Das Landgericht Hamburg hatte darauf die wechselseitigen Unfallverursachungsbeiträge abzuwägen. Dabei kam es zu dem Ergebnis, dass der Verstoß gegen die absolute Sorgfaltspflicht des einbiegenden Autofahrers deutlich schwerer wiegt als die Überschreitung der zugelassenen Höchstgeschwindigkeit um 20 km/h. Die Geschwindigkeit von 70 km/h sei aber situationsbedingt nicht grob rücksichtslos gewesen, die Überschreitung sei ein Verhalten, dass für andere Verkehrsteilnehmer nicht überraschend passiere. Es sprach dem Motorradfahrer deshalb eine Mithaftung in Höhe von 30 Prozent zu, der Autofahrer hatte demnach zu 70 Prozent zu haften.
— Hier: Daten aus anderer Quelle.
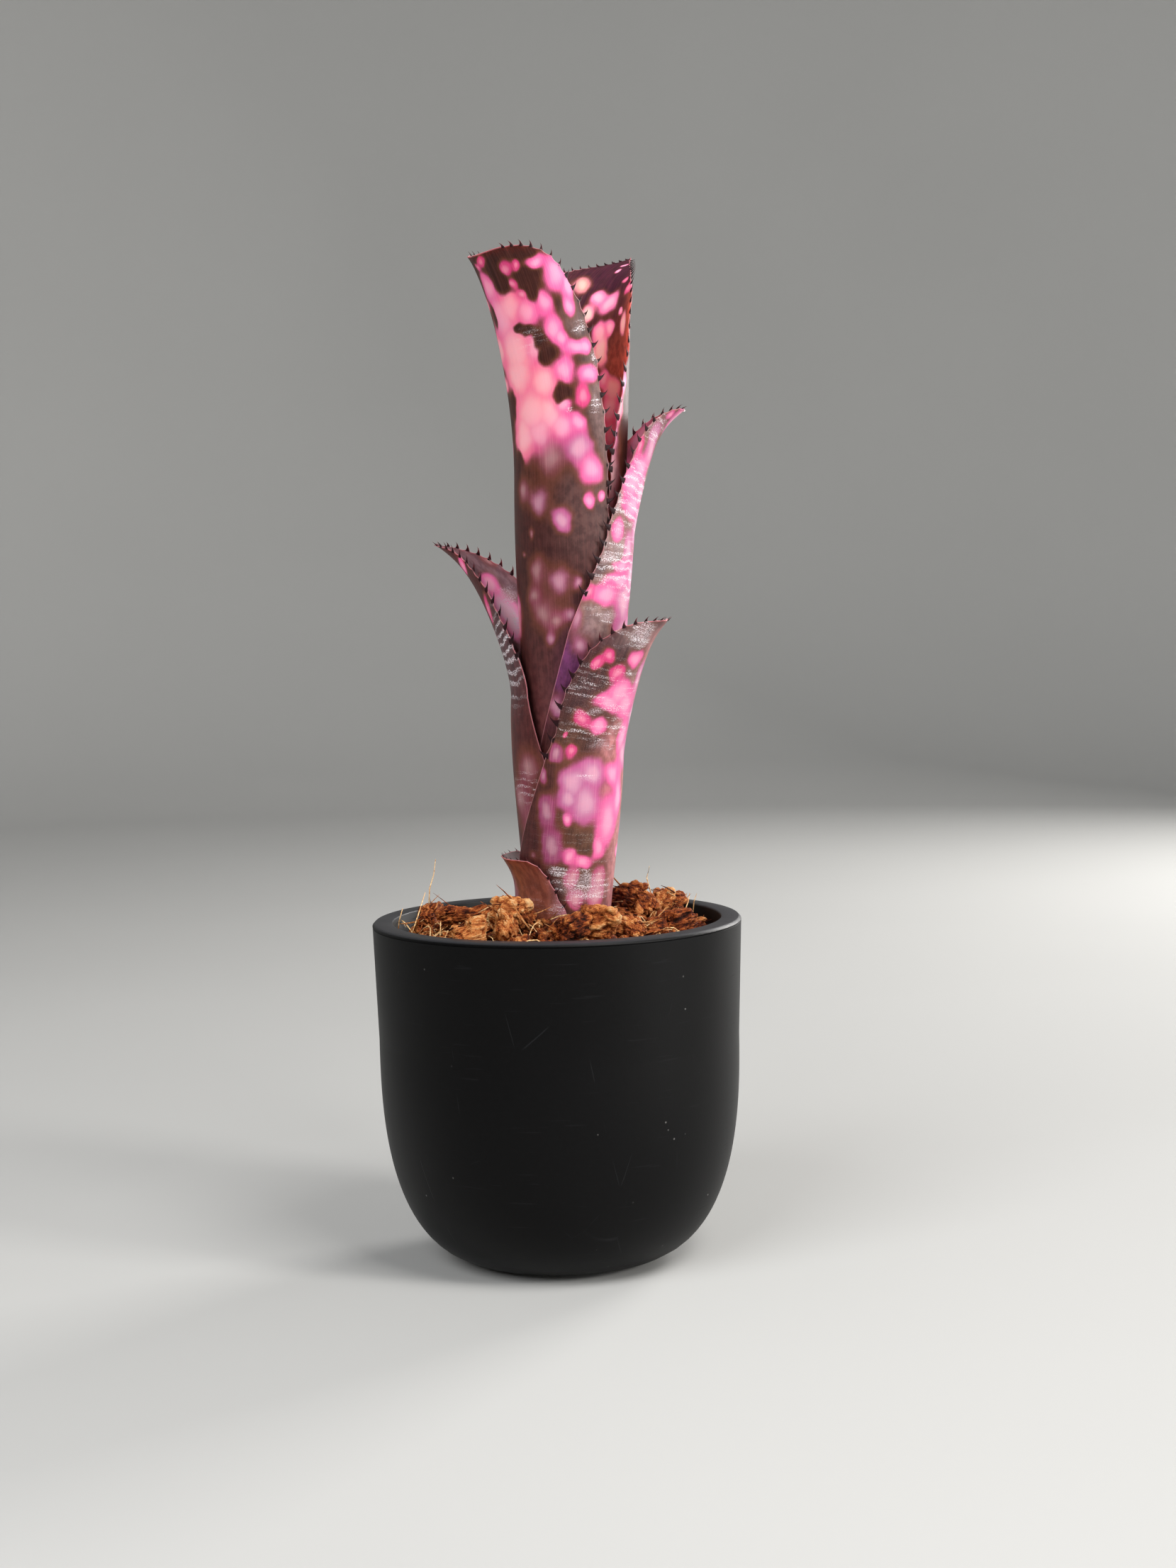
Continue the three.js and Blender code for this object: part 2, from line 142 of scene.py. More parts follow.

Grundsätzlich ist bei einem Einbiegen in ein Grundstück wegen der gesteigerten Sorgfaltspflicht des Einbiegenden bei einem Unfall von dessen Alleinhaftung auszugehen. Eine Mithaftung des Fahrers des Fahrzeugs im fließenden Verkehr kann sich aber bei dessen Fehlverhalten – vor allem bei Geschwindigkeitsüberschreitungen – ergeben. Das Mitverschulden wird dann überwiegend um 33 Prozent eingeschätzt. Im vorliegenden Fall ist positiv, dass das Gericht klargestellt hat, dass Motorräder nicht automatisch eine erhöhte Betriebsgefahr zuzusprechen ist. Auch die Begründung hierfür überzeugt.

Dennoch heißt es, auch in unserem eigenen Interesse, dass man bei Fahrzeugen, die in ein Grundstück einbiegen wollen, sehr vorsichtig sein muss, weil nicht immer damit zu rechnen ist, dass der Einbiegende die Vorfahrt der anderen Verkehrsteilnehmer beachtet. Die in solchen Fällen manchmal sehr schweren Verletzungen von Kradfahrern sollten uns zu denken geben. Dass der andere, unaufmerksame Fahrer zumindest überwiegend Schuld hat, hilft uns bei den tatsächlichen Beeinträchtigungen durch einen Unfall nicht wirklich weiter – bleibt also wachsam, trainiert das Ausweichen und Bremsen!